Why did you choose to write the book in a lyrical style with prose poems, as opposed to the traditional route?

Using a traditional style would have greatly limited my ability to convey the experience of dissociation. The often intense associational logic kind of thinking that many dissociative people experience cannot be conveyed as immediately and authentically using a traditional style. I wanted to remove as many barriers separating Little Miss So And So from the reader as I possibly could. Using a lyrical, prose poems sets the reader inside the mind and though processes of the protagonist. Also, metaphors factor greatly in her thinking as both a means of survival and a way to create beauty in her world. A person can survive trauma, but she must also find a way to create and experience beauty, despite the terror and ugliness, or she will not be able to transcend the brutality. Metaphor is how Little Miss So And So creates beauty, and it also functions as a way for her to communicate her experiences with others, especially later in the novel. Also, it was tremendously freeing way to write, so I enjoyed writing the book. When I was a kid, I loved to write stories and did really well in school. My lowest grades were in grammar because I found it to be boring, restrictive, and I did not like rules in general. So I guess the writing style is also an extensive of my childhood interest in creating language without rules.

 The book is said to be a work of fiction, but it does provide a very insightful look into the mind of someone with dissociation. How were you able to tell the story so well?

 I have many friends who are dissociative to varying degrees and I also have my own experiences with dissociation and Post Traumatic Stress Disorder. So I drew upon all that knowledge, and then tossed in some creative inspiration for good measure. Also, I created this character, met her in a sense, because for me writing is very much an experience of finding the characters and the story, and then going and getting it and bringing it back as whole as possible. So in a way the authenticity of the story and characters is number one, and the style of story telling is in service to the story and characters. Writing this story was like taking a tow rope up a ski hill. I had to put my hand out, find the rope, and hold it as long as I was able. Then when I came back to it the next day, I did the same thing.  

Why did you choose to use the name, Little Miss So and So, rather than an actual name for the main character in the book?

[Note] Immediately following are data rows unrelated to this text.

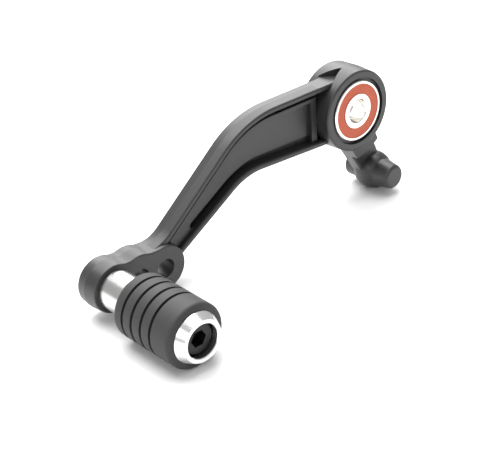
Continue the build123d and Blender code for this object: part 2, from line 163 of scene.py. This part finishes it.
world = bpy.data.worlds.new("studio")
world.use_nodes = True
world.node_tree.nodes["Background"].inputs["Color"].default_value = (1.0, 1.0, 1.0, 1.0)
world.node_tree.nodes["Background"].inputs["Strength"].default_value = 0.55
bpy.context.scene.world = world
bpy.context.scene.view_settings.view_transform = "Standard"

# %% [markdown]
# ## Node helpers

# %% Small helpers for building node trees
def add_node(tree, kind, **settings):
    node = tree.nodes.new(kind)
    for key, value in settings.items():
        setattr(node, key, value)
    return node


def math_node(tree, operation, *values):
    """A Math node; each value is a number or an output socket."""
    node = add_node(tree, "ShaderNodeMath", operation=operation)
    for index, value in enumerate(values):
        if isinstance(value, bpy.types.NodeSocket):
            tree.links.new(value, node.inputs[index])
        else:
            node.inputs[index].default_value = value
    return node.outputs["Value"]


def object_coordinates(tree):
    return add_node(tree, "ShaderNodeTexCoord").outputs["Object"]


def noise(tree, coordinates, scale, detail=2.0, roughness=0.5):
    node = add_node(tree, "ShaderNodeTexNoise")
    node.inputs["Scale"].default_value = scale
    node.inputs["Detail"].default_value = detail
    node.inputs["Roughness"].default_value = roughness
    tree.links.new(coordinates, node.inputs["Vector"])
    return node.outputs["Fac"]


def blend_range(tree, value, low, high, out_low=0.0, out_high=1.0):
    """Maps value from low..high to out_low..out_high, clamped."""
    node = add_node(tree, "ShaderNodeMapRange")
    tree.links.new(value, node.inputs["Value"])
    for name, number in (("From Min", low), ("From Max", high), ("To Min", out_low), ("To Max", out_high)):
        node.inputs[name].default_value = number
    return node.outputs["Result"]


def mix_colour(tree, factor, first, second):
    node = add_node(tree, "ShaderNodeMix", data_type="RGBA")
    tree.links.new(factor, node.inputs["Factor"])
    for socket, colour in ((node.inputs[6], first), (node.inputs[7], second)):
        if isinstance(colour, bpy.types.NodeSocket):
            tree.links.new(colour, socket)
        else:
            socket.default_value = (*colour, 1.0)
    return node.outputs[2]


def bump(tree, shader, height, distance, strength=1.0):
    node = add_node(tree, "ShaderNodeBump")
    node.inputs["Strength"].default_value = strength
    node.inputs["Distance"].default_value = distance
    tree.links.new(height, node.inputs["Height"])
    tree.links.new(node.outputs["Normal"], shader.inputs["Normal"])


def dress(material, *names):
    for name in names:
        mesh = nodes[name].data
        mesh.materials.clear()
        mesh.materials.append(material)


# %% First materials
forging, tree, shader = plain_material("black anodised forging", (0.022, 0.022, 0.023), 0.42)
shader.inputs["Metallic"].default_value = 0.0
shader.inputs["Specular IOR Level"].default_value = 0.6
here = object_coordinates(tree)
bump(tree, shader, noise(tree, here, 3200.0, 3.0, 0.6), 0.00004, 0.6)
dress(forging, "lever_arm")

rubber, tree, shader = plain_material("moulded rubber", (0.03, 0.03, 0.031), 0.62)
bump(tree, shader, noise(tree, object_coordinates(tree), 2500.0, 3.0, 0.6), 0.00005, 0.6)
dress(rubber, "peg_grip")

steel, _, _ = plain_material("turned steel", (0.62, 0.62, 0.61), 0.25, 1.0)
dress(steel, "peg_sleeve", "bearing_spacer")
bright, _, _ = plain_material("turned aluminium", (0.86, 0.86, 0.87), 0.2, 1.0)
dress(bright, "peg_cap")
black, _, _ = plain_material("black oxide", (0.02, 0.02, 0.021), 0.35, 0.6)
dress(black, "peg_screw")
ring, _, _ = plain_material("ground steel", (0.88, 0.86, 0.82), 0.2, 1.0)
dress(ring, *[n for n in nodes if "ring" in n and "spacer" not in n])
seal, _, _ = plain_material("seal rubber", (0.52, 0.09, 0.035), 0.55)
dress(seal, *[n for n in nodes if "seal" in n])
dress(ring, *[n for n in nodes if "ball" in n or "cage" in n])
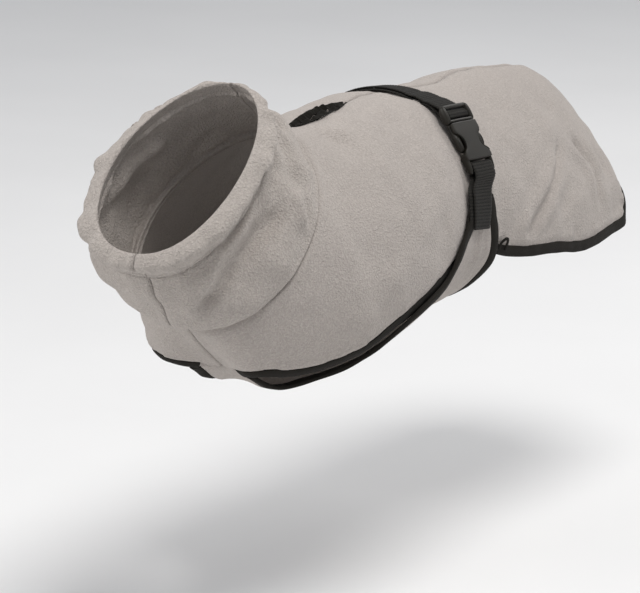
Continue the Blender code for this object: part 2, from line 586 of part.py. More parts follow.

When the writing went beyond a couple of prose poems and I realized it would be a book, I had a moment where I thought what is this girl's name? And no name came to me. I thought: Sarah. Cindy. And after the second name it was clear to me that this girl, because of the way she is made invisible and viewed as crazy by her parents and many of the adults around her could not have an individual's name. She is not treated as an individual with respect, dignity, and sovereignty but rather as a receptacle for the abusers' shame, fear, rage, and inferiority. I also wanted her name to be vague and dismissive because the abuses directed at her are directed at so many. I wanted to invoke the way other writers and thinkers have used the idea of Everyman and Everywoman. Of course, one character cannot represent all abused girls, but I hope that readers will think about the similarities among abuse survivors, and the way girls are mistreated. Also, hostilities directed at children scapegoat them and therefore, have nothing whatsoever to do with the inherent value of the individual child. Instead, they are about the abusers' projections and the abusers' needs, and I would argue, society's projections such as portraying girls as inferior, weak, crybabies, vixens, and so on. Paradoxically, children feel as if the abuse they experience is entirely about them and their supposed shortcomings.

So and so is dismissive and that is what the girl must fight, live, grow, become against. Her name changes from Little Miss So And So to So And So because others perceive her to age out of the little miss, but in her mind she does not entirely grow up. Because of the abuse, parts of her do not grow up.  

How did you choose the girl's specific cultural background?

Her cultural background, being white and American Indian, is crucial to her ability to survive and then heal from the abuse, but for much of the novel she does not know what to do or how to identify herself. She is torn between the two backgrounds. She dissociates from her American Indian heritage yet is drawn to it and it remains important to her even if she must psychologically bury it most of the time. So her relationship to her racial identity mirrors her main coping strategy, her dissociation. She must hide the abuse in her home, and she must hide her mixed race identity as well.

What do you hope people learn or gain from this book? In the same sense, do you feel that everyone could learn from this book or that it is more directed at a specific group of people? 


First and foremost, this is a coming-of-age story. By that I mean that it is literature, and so the characters and story and writing are most important. Secondly, people interested in a wide variety of issues will be particularly interested in the book. Class, race, abuse, sexuality, girls' athletics, self discovery, and survival are all important components of the novel. The experience of dissociation is portrayed from the inside in a way that does not pathologize it, but rather shows what the character's experience of herself and the world is from a traumatized, yet spirited, girl and later young woman's point-of-view.

But again, this is one aspect of the story. This is a book most immediately for and about abuse survivors, but it should not be limited to that audience in the same way that, say, James Baldwin should not be limited to gay, African American readers. Everyone can relate to the protagonist because although some of her experiences are specific, there are universal themes in the book, including love and joy and play. A lot of writing and activist work around sexual exploitation wants to focus on just the miserable, abusive aspects of the victims/survivors' lives, but I feel that does a great disservice. It removes agency from those being hurt, and it can stereotype survivors, reducing them to one dimensional victims such that victim becomes everything about them, thus stripping them of their full humanity.

Nickels is an honest portrayal of someone who must fight like hell just to live, but also, at the same time, takes risk to love and be responsible for a mess that was not her own doing but that she cannot escape. That is one of the most unjust things about abuse, the abused must live with, to one degree or another, the ramifications of the abuser's actions. She cannot be absolved of responsibility, by spending X number of months in a prison, or visiting a religious leader, or doing penance in some other way. The aftereffects are always present, always causing tremendous pain and confusion and distancing, and often poverty, homelessness, depression, and more abuse. There is always hope, and many do get away and heal, but thanks to Post Traumatic Stress, the past becomes present, often at the most misopportune times. Characters and people do heal, so that the trauma lessens and becomes manageable, but it does not happen overnight. Healing occurs over years, and many of those years are very difficult and painful and confusing.